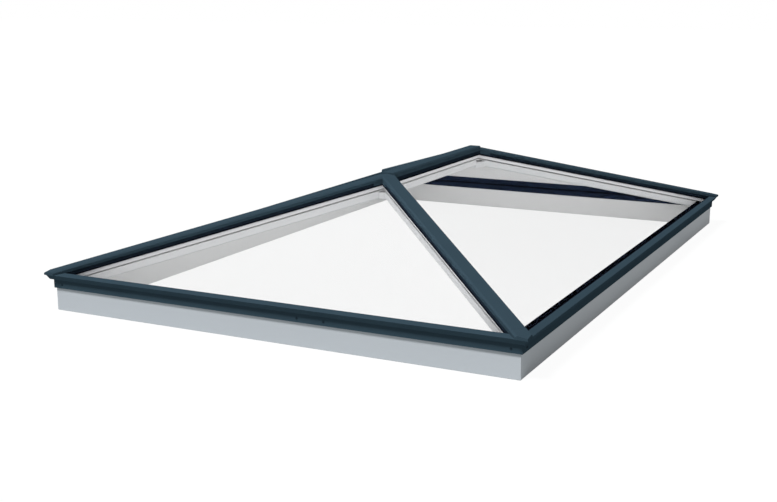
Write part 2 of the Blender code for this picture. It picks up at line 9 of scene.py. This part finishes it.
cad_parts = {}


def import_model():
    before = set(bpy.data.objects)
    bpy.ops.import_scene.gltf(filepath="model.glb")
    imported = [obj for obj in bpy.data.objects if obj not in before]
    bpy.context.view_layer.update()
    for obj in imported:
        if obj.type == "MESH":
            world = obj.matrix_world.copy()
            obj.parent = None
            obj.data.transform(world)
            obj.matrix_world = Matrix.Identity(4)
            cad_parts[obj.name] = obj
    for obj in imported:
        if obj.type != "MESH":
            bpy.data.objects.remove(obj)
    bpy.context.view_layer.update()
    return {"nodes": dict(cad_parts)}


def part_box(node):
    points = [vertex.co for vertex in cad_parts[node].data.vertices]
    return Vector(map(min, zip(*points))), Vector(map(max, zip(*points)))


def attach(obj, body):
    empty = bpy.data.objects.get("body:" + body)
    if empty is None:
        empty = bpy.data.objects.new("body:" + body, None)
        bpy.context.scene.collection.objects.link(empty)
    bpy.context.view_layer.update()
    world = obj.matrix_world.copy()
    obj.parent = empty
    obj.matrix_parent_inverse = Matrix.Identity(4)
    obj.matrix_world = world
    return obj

###

Return each line of the data exactly as written above.

» TASK ANSWER:
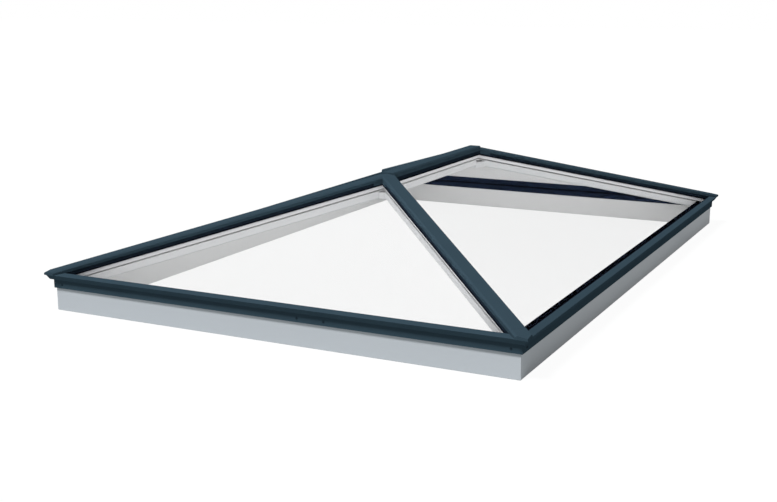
Write part 2 of the Blender code for this picture. It picks up at line 9 of scene.py. This part finishes it.
cad_parts = {}


def import_model():
    before = set(bpy.data.objects)
    bpy.ops.import_scene.gltf(filepath="model.glb")
    imported = [obj for obj in bpy.data.objects if obj not in before]
    bpy.context.view_layer.update()
    for obj in imported:
        if obj.type == "MESH":
            world = obj.matrix_world.copy()
            obj.parent = None
            obj.data.transform(world)
            obj.matrix_world = Matrix.Identity(4)
            cad_parts[obj.name] = obj
    for obj in imported:
        if obj.type != "MESH":
            bpy.data.objects.remove(obj)
    bpy.context.view_layer.update()
    return {"nodes": dict(cad_parts)}


def part_box(node):
    points = [vertex.co for vertex in cad_parts[node].data.vertices]
    return Vector(map(min, zip(*points))), Vector(map(max, zip(*points)))


def attach(obj, body):
    empty = bpy.data.objects.get("body:" + body)
    if empty is None:
        empty = bpy.data.objects.new("body:" + body, None)
        bpy.context.scene.collection.objects.link(empty)
    bpy.context.view_layer.update()
    world = obj.matrix_world.copy()
    obj.parent = empty
    obj.matrix_parent_inverse = Matrix.Identity(4)
    obj.matrix_world = world
    return obj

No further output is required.